— start of Records for this task —
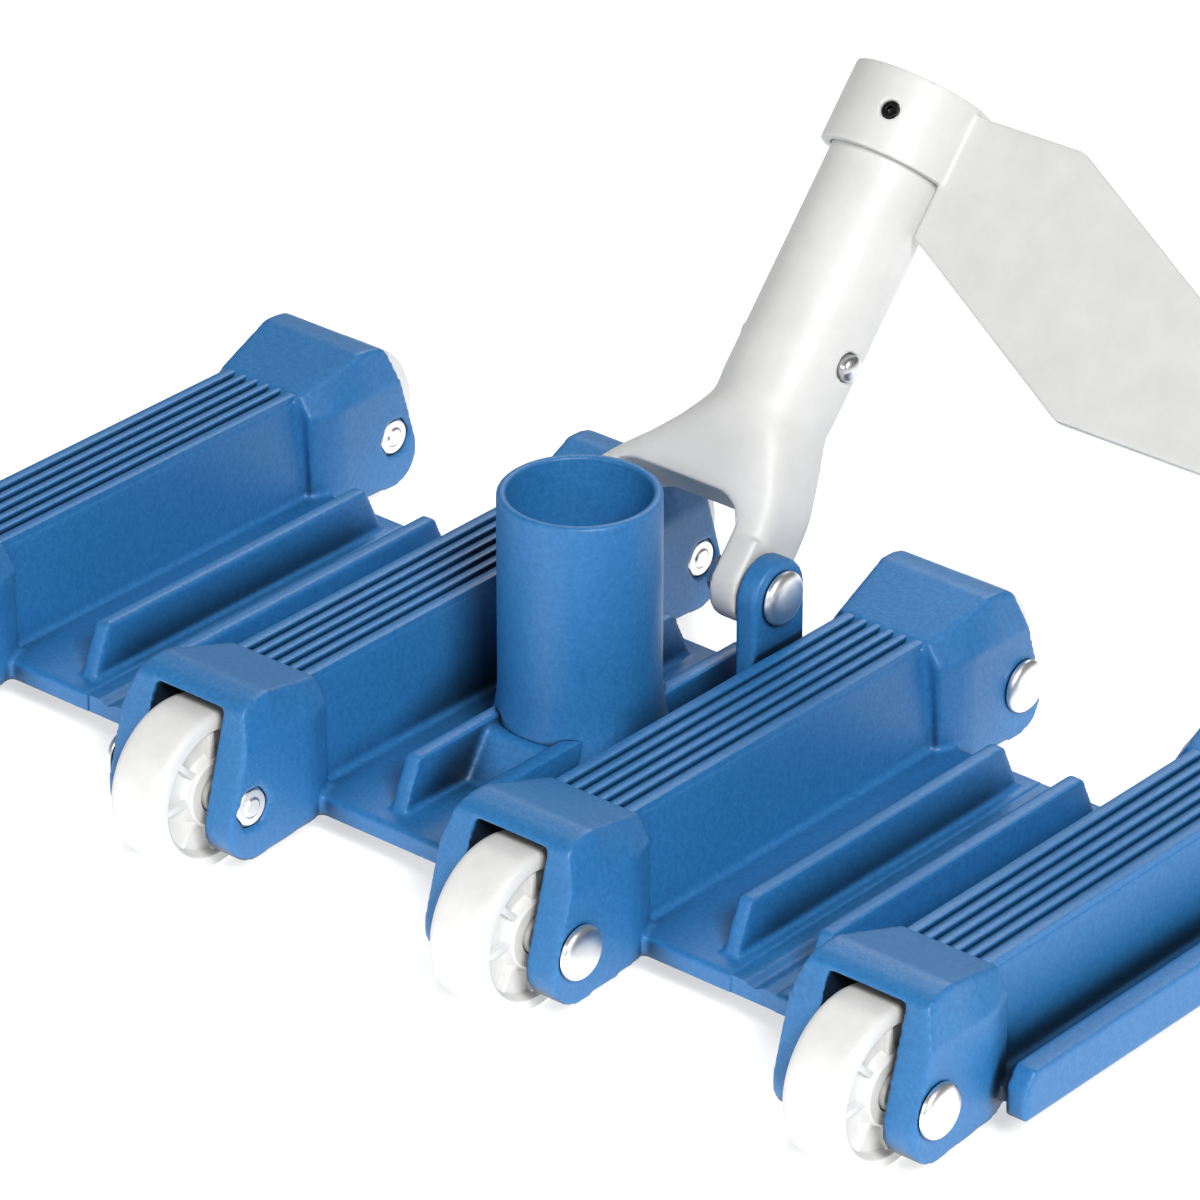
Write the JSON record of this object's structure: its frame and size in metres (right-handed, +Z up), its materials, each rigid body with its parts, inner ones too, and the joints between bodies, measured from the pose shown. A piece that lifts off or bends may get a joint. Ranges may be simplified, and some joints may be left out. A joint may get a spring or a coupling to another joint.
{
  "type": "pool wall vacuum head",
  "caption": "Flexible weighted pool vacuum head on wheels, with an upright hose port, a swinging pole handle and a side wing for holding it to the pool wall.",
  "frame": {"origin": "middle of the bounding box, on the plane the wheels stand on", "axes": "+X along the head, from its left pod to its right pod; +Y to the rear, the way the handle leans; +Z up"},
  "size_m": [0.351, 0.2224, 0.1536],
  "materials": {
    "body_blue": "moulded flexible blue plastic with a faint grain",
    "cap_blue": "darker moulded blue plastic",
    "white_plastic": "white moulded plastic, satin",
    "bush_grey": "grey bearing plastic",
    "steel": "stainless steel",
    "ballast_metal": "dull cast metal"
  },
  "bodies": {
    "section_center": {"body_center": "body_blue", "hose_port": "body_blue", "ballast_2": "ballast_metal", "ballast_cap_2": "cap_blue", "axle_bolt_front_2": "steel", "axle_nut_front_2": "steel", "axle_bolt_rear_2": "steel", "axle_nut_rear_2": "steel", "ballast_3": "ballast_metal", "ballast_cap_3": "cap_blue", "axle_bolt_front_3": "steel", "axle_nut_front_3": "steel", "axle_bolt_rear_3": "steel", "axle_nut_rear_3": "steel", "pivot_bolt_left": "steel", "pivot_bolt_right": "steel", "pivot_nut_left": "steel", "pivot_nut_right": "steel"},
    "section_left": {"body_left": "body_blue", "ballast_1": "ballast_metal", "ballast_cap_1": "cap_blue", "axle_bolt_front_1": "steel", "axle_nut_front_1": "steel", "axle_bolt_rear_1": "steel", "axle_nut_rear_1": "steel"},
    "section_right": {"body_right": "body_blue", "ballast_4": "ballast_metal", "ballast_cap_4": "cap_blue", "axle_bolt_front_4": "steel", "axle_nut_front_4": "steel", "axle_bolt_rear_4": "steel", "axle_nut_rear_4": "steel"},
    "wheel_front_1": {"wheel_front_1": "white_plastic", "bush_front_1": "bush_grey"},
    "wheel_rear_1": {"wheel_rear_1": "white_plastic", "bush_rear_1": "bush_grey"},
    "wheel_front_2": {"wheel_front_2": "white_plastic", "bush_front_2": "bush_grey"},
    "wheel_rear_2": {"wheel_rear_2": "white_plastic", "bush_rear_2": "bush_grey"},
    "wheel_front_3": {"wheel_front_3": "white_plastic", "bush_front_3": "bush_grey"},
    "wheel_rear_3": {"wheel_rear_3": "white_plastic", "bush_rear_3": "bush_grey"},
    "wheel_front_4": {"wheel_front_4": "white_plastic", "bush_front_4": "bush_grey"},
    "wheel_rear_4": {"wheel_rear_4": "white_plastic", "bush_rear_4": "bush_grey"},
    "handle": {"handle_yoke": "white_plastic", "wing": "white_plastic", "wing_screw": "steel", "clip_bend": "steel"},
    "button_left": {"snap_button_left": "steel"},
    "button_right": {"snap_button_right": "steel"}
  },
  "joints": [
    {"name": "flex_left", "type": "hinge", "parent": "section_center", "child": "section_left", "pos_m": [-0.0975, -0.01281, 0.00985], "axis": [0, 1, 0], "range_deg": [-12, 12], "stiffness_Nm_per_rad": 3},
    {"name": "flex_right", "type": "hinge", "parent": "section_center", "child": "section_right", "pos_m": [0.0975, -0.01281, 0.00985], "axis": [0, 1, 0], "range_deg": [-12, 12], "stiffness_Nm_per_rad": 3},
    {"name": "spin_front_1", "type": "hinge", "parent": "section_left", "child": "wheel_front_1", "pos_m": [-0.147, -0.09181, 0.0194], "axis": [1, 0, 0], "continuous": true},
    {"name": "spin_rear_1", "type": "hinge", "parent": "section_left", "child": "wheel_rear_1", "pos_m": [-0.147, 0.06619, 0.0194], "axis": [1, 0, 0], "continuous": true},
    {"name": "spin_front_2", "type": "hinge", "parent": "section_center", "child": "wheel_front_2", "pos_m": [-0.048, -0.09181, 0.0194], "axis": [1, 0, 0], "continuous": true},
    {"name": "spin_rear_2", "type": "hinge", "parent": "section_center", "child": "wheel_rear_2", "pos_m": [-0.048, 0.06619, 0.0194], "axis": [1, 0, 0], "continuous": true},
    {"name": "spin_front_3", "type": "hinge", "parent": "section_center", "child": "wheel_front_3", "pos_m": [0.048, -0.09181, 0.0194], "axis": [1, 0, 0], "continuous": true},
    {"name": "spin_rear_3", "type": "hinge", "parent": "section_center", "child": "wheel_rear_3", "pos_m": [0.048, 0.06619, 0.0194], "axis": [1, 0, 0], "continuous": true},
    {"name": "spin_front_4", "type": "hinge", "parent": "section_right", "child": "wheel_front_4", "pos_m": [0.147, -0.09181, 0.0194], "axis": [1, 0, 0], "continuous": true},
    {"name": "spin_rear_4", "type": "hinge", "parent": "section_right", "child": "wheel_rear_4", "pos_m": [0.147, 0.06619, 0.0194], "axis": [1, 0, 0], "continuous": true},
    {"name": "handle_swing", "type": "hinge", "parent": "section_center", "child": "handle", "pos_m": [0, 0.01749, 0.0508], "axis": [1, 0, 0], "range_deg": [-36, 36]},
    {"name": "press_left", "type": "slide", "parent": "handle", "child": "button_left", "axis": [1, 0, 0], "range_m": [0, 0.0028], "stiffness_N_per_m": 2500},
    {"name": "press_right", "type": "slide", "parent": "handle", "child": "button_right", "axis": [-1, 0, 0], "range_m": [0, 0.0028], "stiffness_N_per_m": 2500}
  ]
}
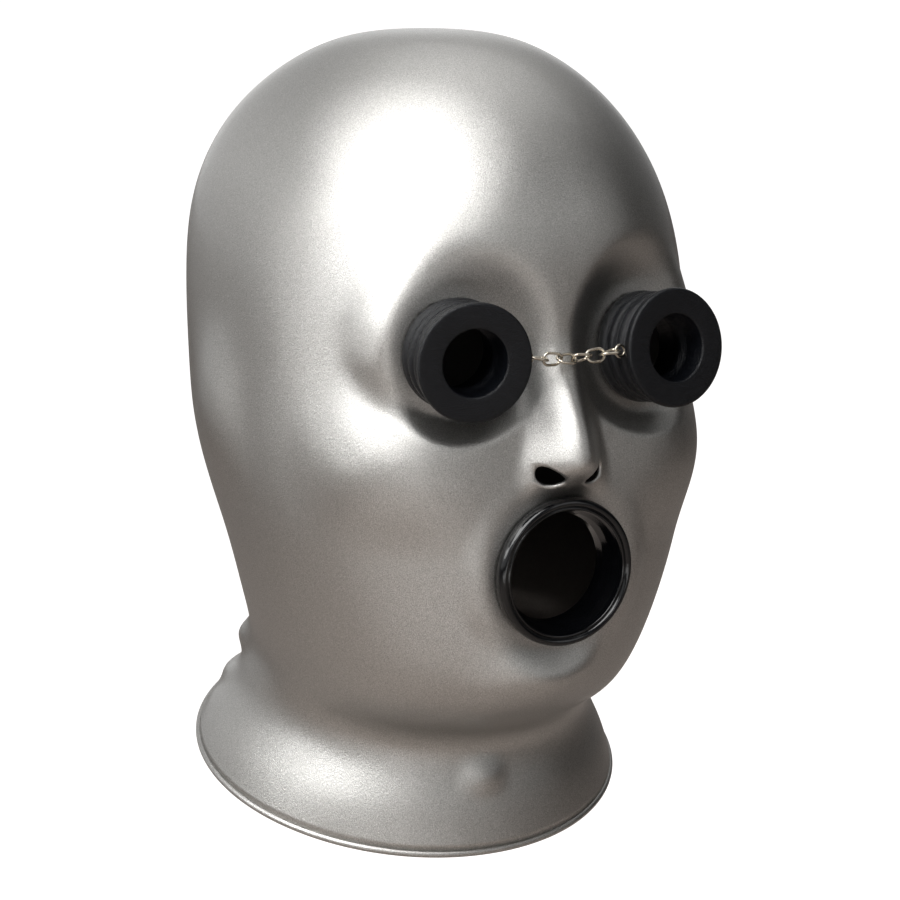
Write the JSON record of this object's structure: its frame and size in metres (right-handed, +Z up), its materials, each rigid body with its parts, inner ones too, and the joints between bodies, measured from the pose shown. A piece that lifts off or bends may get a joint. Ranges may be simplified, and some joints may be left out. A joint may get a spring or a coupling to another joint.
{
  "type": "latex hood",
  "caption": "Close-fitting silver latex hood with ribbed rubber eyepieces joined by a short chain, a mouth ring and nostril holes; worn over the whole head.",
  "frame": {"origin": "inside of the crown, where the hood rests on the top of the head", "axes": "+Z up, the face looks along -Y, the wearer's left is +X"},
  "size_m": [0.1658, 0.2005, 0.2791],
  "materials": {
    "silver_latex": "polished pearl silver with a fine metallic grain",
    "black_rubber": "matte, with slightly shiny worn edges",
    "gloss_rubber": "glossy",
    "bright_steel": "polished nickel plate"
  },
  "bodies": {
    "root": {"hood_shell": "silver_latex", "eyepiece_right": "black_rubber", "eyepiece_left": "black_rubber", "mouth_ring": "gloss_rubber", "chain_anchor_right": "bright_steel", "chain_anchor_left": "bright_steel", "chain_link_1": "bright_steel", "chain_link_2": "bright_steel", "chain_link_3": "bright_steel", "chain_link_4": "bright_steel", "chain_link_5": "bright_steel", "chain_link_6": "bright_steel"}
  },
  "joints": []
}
— end of Records for this task —
(Exercise) Extract every record. Keep wording exact.

(Output below)
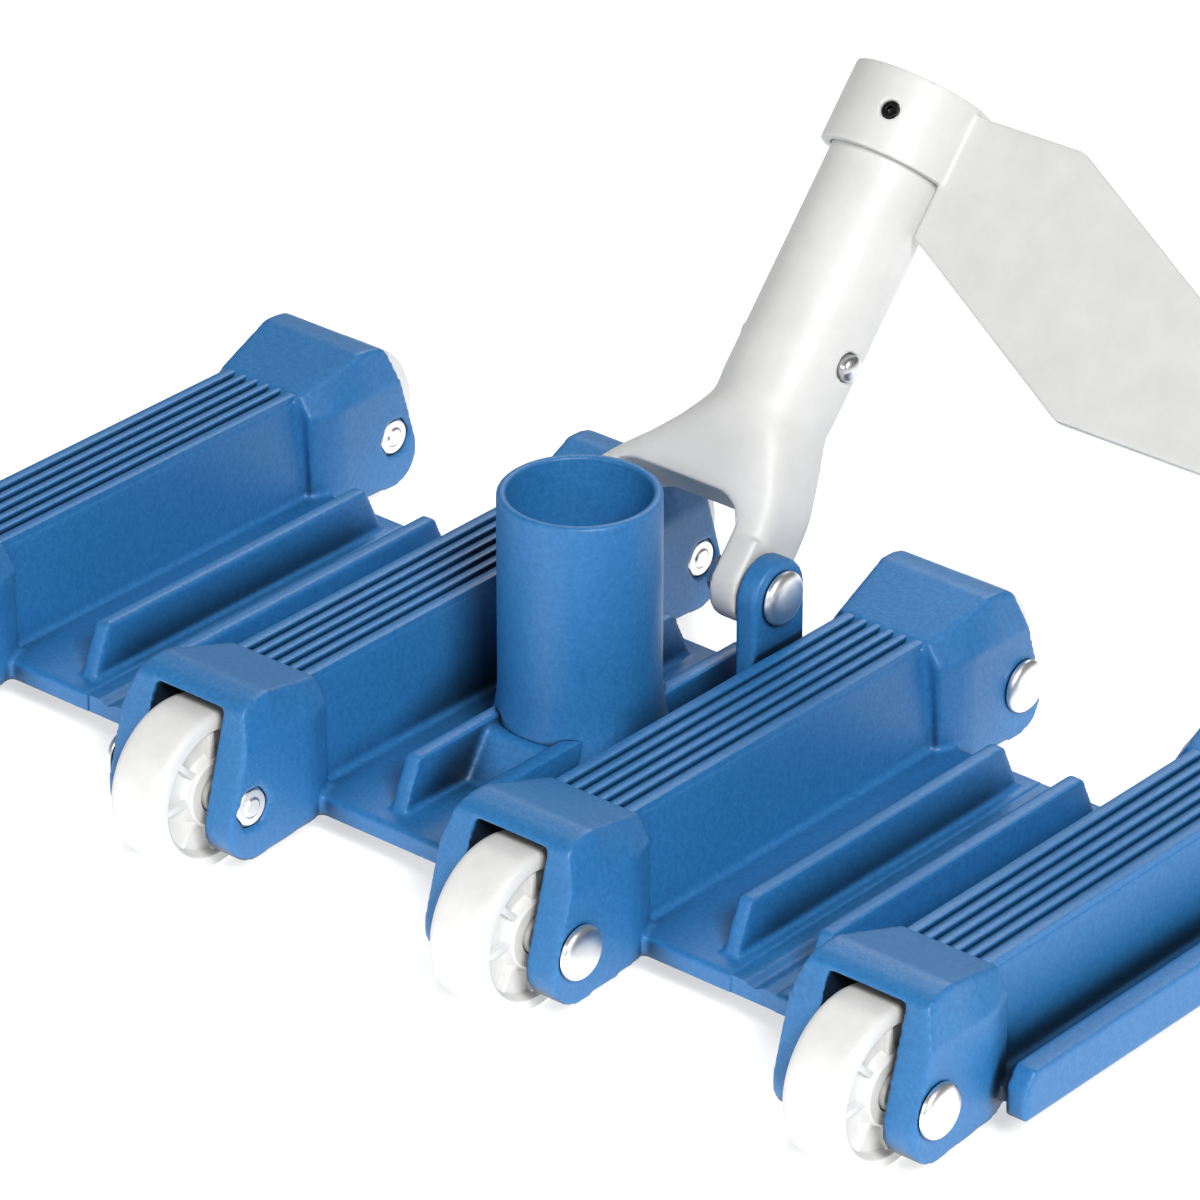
Write the JSON record of this object's structure: its frame and size in metres (right-handed, +Z up), its materials, each rigid body with its parts, inner ones too, and the joints between bodies, measured from the pose shown. A piece that lifts off or bends may get a joint. Ranges may be simplified, and some joints may be left out. A joint may get a spring or a coupling to another joint.
{
  "type": "pool wall vacuum head",
  "caption": "Flexible weighted pool vacuum head on wheels, with an upright hose port, a swinging pole handle and a side wing for holding it to the pool wall.",
  "frame": {"origin": "middle of the bounding box, on the plane the wheels stand on", "axes": "+X along the head, from its left pod to its right pod; +Y to the rear, the way the handle leans; +Z up"},
  "size_m": [0.351, 0.2224, 0.1536],
  "materials": {
    "body_blue": "moulded flexible blue plastic with a faint grain",
    "cap_blue": "darker moulded blue plastic",
    "white_plastic": "white moulded plastic, satin",
    "bush_grey": "grey bearing plastic",
    "steel": "stainless steel",
    "ballast_metal": "dull cast metal"
  },
  "bodies": {
    "section_center": {"body_center": "body_blue", "hose_port": "body_blue", "ballast_2": "ballast_metal", "ballast_cap_2": "cap_blue", "axle_bolt_front_2": "steel", "axle_nut_front_2": "steel", "axle_bolt_rear_2": "steel", "axle_nut_rear_2": "steel", "ballast_3": "ballast_metal", "ballast_cap_3": "cap_blue", "axle_bolt_front_3": "steel", "axle_nut_front_3": "steel", "axle_bolt_rear_3": "steel", "axle_nut_rear_3": "steel", "pivot_bolt_left": "steel", "pivot_bolt_right": "steel", "pivot_nut_left": "steel", "pivot_nut_right": "steel"},
    "section_left": {"body_left": "body_blue", "ballast_1": "ballast_metal", "ballast_cap_1": "cap_blue", "axle_bolt_front_1": "steel", "axle_nut_front_1": "steel", "axle_bolt_rear_1": "steel", "axle_nut_rear_1": "steel"},
    "section_right": {"body_right": "body_blue", "ballast_4": "ballast_metal", "ballast_cap_4": "cap_blue", "axle_bolt_front_4": "steel", "axle_nut_front_4": "steel", "axle_bolt_rear_4": "steel", "axle_nut_rear_4": "steel"},
    "wheel_front_1": {"wheel_front_1": "white_plastic", "bush_front_1": "bush_grey"},
    "wheel_rear_1": {"wheel_rear_1": "white_plastic", "bush_rear_1": "bush_grey"},
    "wheel_front_2": {"wheel_front_2": "white_plastic", "bush_front_2": "bush_grey"},
    "wheel_rear_2": {"wheel_rear_2": "white_plastic", "bush_rear_2": "bush_grey"},
    "wheel_front_3": {"wheel_front_3": "white_plastic", "bush_front_3": "bush_grey"},
    "wheel_rear_3": {"wheel_rear_3": "white_plastic", "bush_rear_3": "bush_grey"},
    "wheel_front_4": {"wheel_front_4": "white_plastic", "bush_front_4": "bush_grey"},
    "wheel_rear_4": {"wheel_rear_4": "white_plastic", "bush_rear_4": "bush_grey"},
    "handle": {"handle_yoke": "white_plastic", "wing": "white_plastic", "wing_screw": "steel", "clip_bend": "steel"},
    "button_left": {"snap_button_left": "steel"},
    "button_right": {"snap_button_right": "steel"}
  },
  "joints": [
    {"name": "flex_left", "type": "hinge", "parent": "section_center", "child": "section_left", "pos_m": [-0.0975, -0.01281, 0.00985], "axis": [0, 1, 0], "range_deg": [-12, 12], "stiffness_Nm_per_rad": 3},
    {"name": "flex_right", "type": "hinge", "parent": "section_center", "child": "section_right", "pos_m": [0.0975, -0.01281, 0.00985], "axis": [0, 1, 0], "range_deg": [-12, 12], "stiffness_Nm_per_rad": 3},
    {"name": "spin_front_1", "type": "hinge", "parent": "section_left", "child": "wheel_front_1", "pos_m": [-0.147, -0.09181, 0.0194], "axis": [1, 0, 0], "continuous": true},
    {"name": "spin_rear_1", "type": "hinge", "parent": "section_left", "child": "wheel_rear_1", "pos_m": [-0.147, 0.06619, 0.0194], "axis": [1, 0, 0], "continuous": true},
    {"name": "spin_front_2", "type": "hinge", "parent": "section_center", "child": "wheel_front_2", "pos_m": [-0.048, -0.09181, 0.0194], "axis": [1, 0, 0], "continuous": true},
    {"name": "spin_rear_2", "type": "hinge", "parent": "section_center", "child": "wheel_rear_2", "pos_m": [-0.048, 0.06619, 0.0194], "axis": [1, 0, 0], "continuous": true},
    {"name": "spin_front_3", "type": "hinge", "parent": "section_center", "child": "wheel_front_3", "pos_m": [0.048, -0.09181, 0.0194], "axis": [1, 0, 0], "continuous": true},
    {"name": "spin_rear_3", "type": "hinge", "parent": "section_center", "child": "wheel_rear_3", "pos_m": [0.048, 0.06619, 0.0194], "axis": [1, 0, 0], "continuous": true},
    {"name": "spin_front_4", "type": "hinge", "parent": "section_right", "child": "wheel_front_4", "pos_m": [0.147, -0.09181, 0.0194], "axis": [1, 0, 0], "continuous": true},
    {"name": "spin_rear_4", "type": "hinge", "parent": "section_right", "child": "wheel_rear_4", "pos_m": [0.147, 0.06619, 0.0194], "axis": [1, 0, 0], "continuous": true},
    {"name": "handle_swing", "type": "hinge", "parent": "section_center", "child": "handle", "pos_m": [0, 0.01749, 0.0508], "axis": [1, 0, 0], "range_deg": [-36, 36]},
    {"name": "press_left", "type": "slide", "parent": "handle", "child": "button_left", "axis": [1, 0, 0], "range_m": [0, 0.0028], "stiffness_N_per_m": 2500},
    {"name": "press_right", "type": "slide", "parent": "handle", "child": "button_right", "axis": [-1, 0, 0], "range_m": [0, 0.0028], "stiffness_N_per_m": 2500}
  ]
}
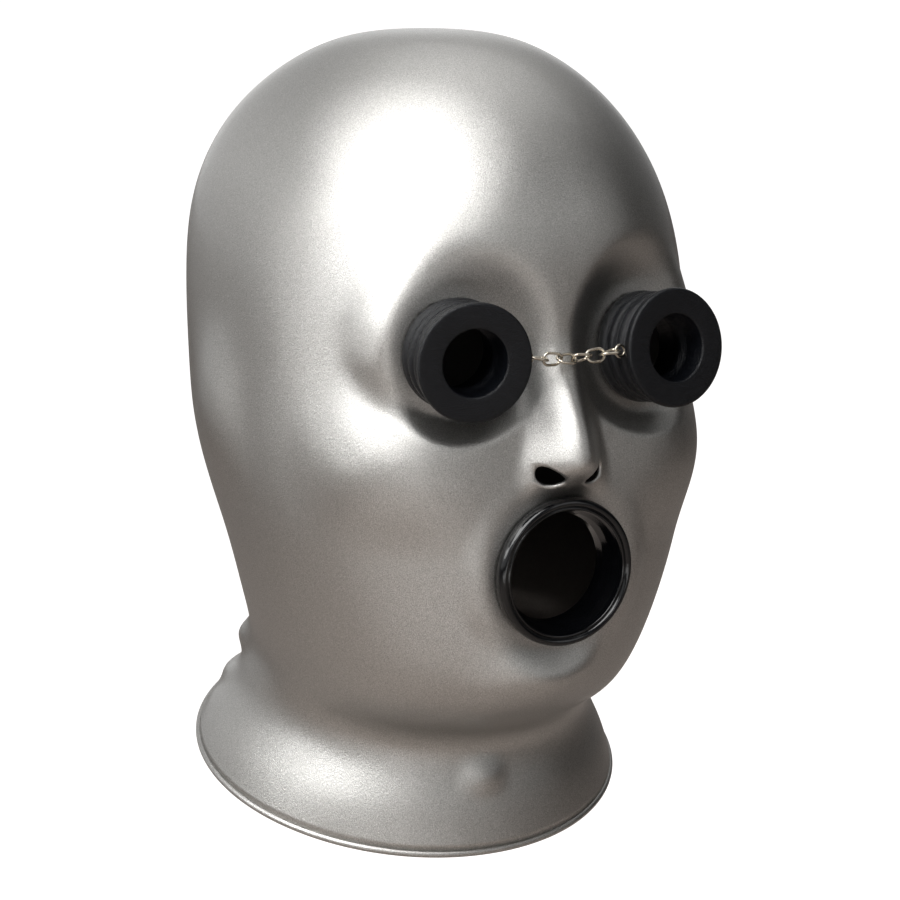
Write the JSON record of this object's structure: its frame and size in metres (right-handed, +Z up), its materials, each rigid body with its parts, inner ones too, and the joints between bodies, measured from the pose shown. A piece that lifts off or bends may get a joint. Ranges may be simplified, and some joints may be left out. A joint may get a spring or a coupling to another joint.
{
  "type": "latex hood",
  "caption": "Close-fitting silver latex hood with ribbed rubber eyepieces joined by a short chain, a mouth ring and nostril holes; worn over the whole head.",
  "frame": {"origin": "inside of the crown, where the hood rests on the top of the head", "axes": "+Z up, the face looks along -Y, the wearer's left is +X"},
  "size_m": [0.1658, 0.2005, 0.2791],
  "materials": {
    "silver_latex": "polished pearl silver with a fine metallic grain",
    "black_rubber": "matte, with slightly shiny worn edges",
    "gloss_rubber": "glossy",
    "bright_steel": "polished nickel plate"
  },
  "bodies": {
    "root": {"hood_shell": "silver_latex", "eyepiece_right": "black_rubber", "eyepiece_left": "black_rubber", "mouth_ring": "gloss_rubber", "chain_anchor_right": "bright_steel", "chain_anchor_left": "bright_steel", "chain_link_1": "bright_steel", "chain_link_2": "bright_steel", "chain_link_3": "bright_steel", "chain_link_4": "bright_steel", "chain_link_5": "bright_steel", "chain_link_6": "bright_steel"}
  },
  "joints": []
}